Granted, this increased activity began during Bush’s tenure, but there doesn’t seem to be much evidence of production slowdowns due to administrative decisions or environmental regulation. Donald Trump said he would work to increase domestic production if he were president, but the free market seems to be doing a fine job of that just on its own.

Halliburton reports a a record $5.3 billion in revenues for the first calendar quarter of 2011, compared to a relatively meager $3.8 billion a year ago. They attribute this strong growth and their higher margins to increased demand for their oil field services due to drilling activity in the United States.

The thing everybody ignores: Oil is a worldwide commodity. Increased use of gasoline in China, India, Egypt, Saudi Arabia, and everywhere else with an improving standard of living means less for Americans. Worldwide crude production has been flat to declining since 2008 in spite of massive investments by oil producers to squeeze more black gold out of the ground, which means the supply has been steady to declining while demand has increased.

The law of supply and demand means retailers control market pressure by adjusting the price. Hence, four dollar gasoline. It’s that simple. If you want to burn it, you pay the price. If you don’t want to pay the price, you go without.

It’s a tough lesson for Americans and for the world. The economic pie has gotten larger and larger since Industrialization began 600 years ago. Our economic theories absolutely count on this growing pie because this model has always worked before. More raw materials means more people can get more stuff, which translates into higher GDPs worldwide. More profits for Halliburton, Exxon, BP and Shell means bigger returns for shareholders, more jobs for workers, and more economic activity all around.

It’s been easy to push the consequences of this growth out of our minds.
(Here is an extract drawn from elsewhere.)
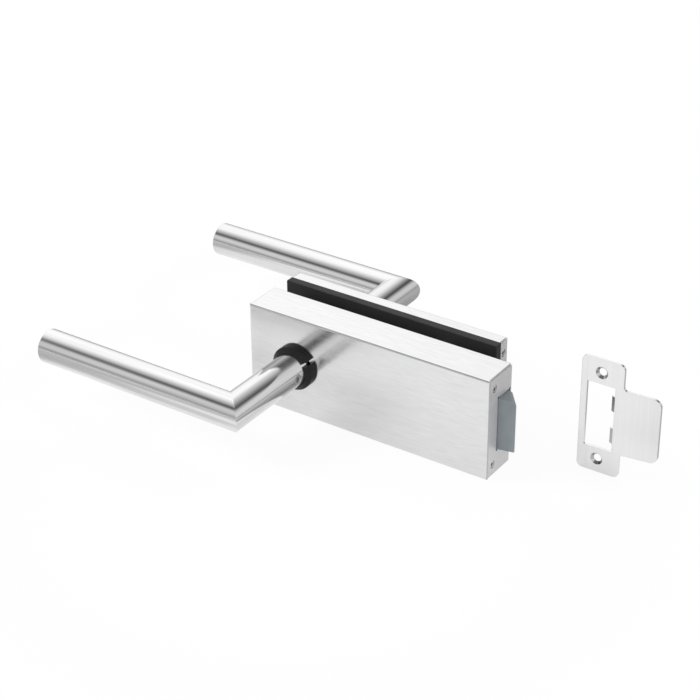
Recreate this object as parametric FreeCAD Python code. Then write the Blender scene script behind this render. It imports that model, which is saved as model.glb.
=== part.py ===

Production and manufacturing and refining are in those “other” places where brown skinned people live, and we pretend we do them favor bringing our consumer lifestyle to the hinterland with the same enthusiastic righteousness of Christian missionaries 300 years ago. We’re beginning to push against the boundaries of growth, though, while our worlds have become much smaller. Our political battles are beginning to center on the question of how much we’re willing to sacrifice for the sake of material goodies. Is it really worth it to destroy what remains of our wilderness and human dignity for more exurban McMansions and our heavily consumerist lifestyles? What do we value: the other human, or ourselves?

And *ahem* speaking of shiny consumer goodies…

Chart from Climate Progress using US Energy Information Administration data.

10 Comments

  1. Good analysis. What it misses is that since the US uses about 20 million barrels of oil per day, the spike of 0.5M barrels per day doesn’t even help our balance of payments very much. But maybe you were trying to soft pedal (no pun intended) your story.

  2. Well stated. I seriously like the matter-of-fact tone. It’s so easy to stray from that when this issue is concerned. Refreshing.

  3. Drilling declined because tree huggers/legal teams would block drilling at every turn, and because they didn’t want to make it easy for Bush. Now that Obama is president, go ahead and drill if you need to/if it’ll make him look good or easy for him. Also, where are all the anti-war protestors that were so vocal and visible during the Bush years? Where’s Sheehan? Where’s the “death count” every morning on all the morning shows and nightly news. What a joke!

  4. So, this global growth has suddenly jumped by 30+% in the past several months carrying oil prices with it? That seems hard to believe. Building production capacity to consume the oil doesn’t happen that fast. This is more likely a scam to raise the price.

  5. China’s economy grew 9.7% last quarter. South Korea’s economy grew 4.6% last quarter. India is expected to grow by about 8% this year.

    It doesn’t take much increased demand to cause dramatic price increases in inelastic commodities like gasoline. Gasoline is indispensable to American life, so big price swings happen when there are even modest impacts on the supply.

    Saudi Arabia claimed they didn’t increase their production as much as they could because of oversupply in the market. That’s clearly a scam. The two schools of thought (both of which are probably at least partly correct) on the real situation there: (1) Saudi Arabia is punishing the West for their support of pro-democracy movements in the Middle East while reducing supply to raise income to support their own regime, and (2) Saudi Arabia doesn’t have nearly the capacity that they claim to have, as shown in recently disclosed Wikileaks cables.

  6. Since nobody else asked… what does the ASUS convertible have to do with the post? Did you just get one? And if so, how are you liking it?

  7. Because I complain about our consumerism, but, golly, those shiny things are just so irresistible, you know? The Asus just came out yesterday.

    I like consumer gadgets as much as anybody, I suppose, and it’s personally difficult for me (and I suspect for most people) to balance desire vs needs.

  8. Setting aside the who’s to blame/who should be given credit issue, after declining every year since 1970, US oil production is on an uptick.  This, I understand, is due to the short term price spike in oil, the boom of shale oil and the declining power of OPEC to control the price.  For decades OPEC has been able to produce oil at ridiculously low costs.  The threat to anyone that invested in a project that could only be profitable at $50 a barrel was that at anytime OPEC could up production and knock the price down to $30 a barrel and knock everyone else out of the market.  If OPEC’s power is truly diminished, it will open up the oil production market to hundreds of new projects that will put a downward pressure on price over the medium to longer term.